I saw an article online today and the title of this post came to mind. I thought that maybe the whole end-of-the-world event supposedly predicted by the Mayan calendar should actually happen. Then I kept reading, and found more things that solidifed my view. What were these things? Did Mitt Romney get caught saying something stupid again? Did another pro athlete say or do something homophobic? Did the NFL's scab referees make another bad call? (Oh wait, they're gone now. Our long national nightmare is over.)

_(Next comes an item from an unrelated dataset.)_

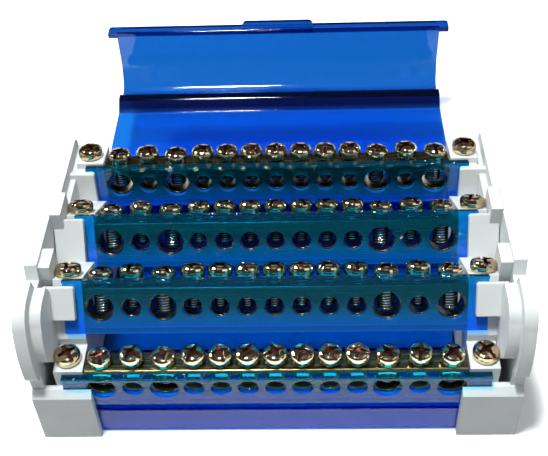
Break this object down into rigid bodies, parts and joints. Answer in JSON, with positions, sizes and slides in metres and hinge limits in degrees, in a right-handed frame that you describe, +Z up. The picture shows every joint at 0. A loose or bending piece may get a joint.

Not quite. Just sample the headlines:
Honey Boo Boo Declares, 'Everybody's A Little Bit Gay'
Ke$ha: I had sex with a ghost
50 Cent tweets four-step plan to stop masturbation
Now, far be it from me to discourage Ke-dollar sign-ha from having ectoplasmic orgasms. I just dislike her and don't want to see her or hear about her. But for 50 Cent to cite the Bible as a reason to not masturbate while he's probably out banging groupies every night, well, that's unacceptable. Sorry, man-whore, but masturbation is all some people have. (Looks around nervously, walks away slowly...)
And the simple fact that my sacred blog has now been tainted by the inexplicable phenomenon/unadulterated mess that is Honey Boo Boo is reason enough. Come on, Mayans, put us out of our misery!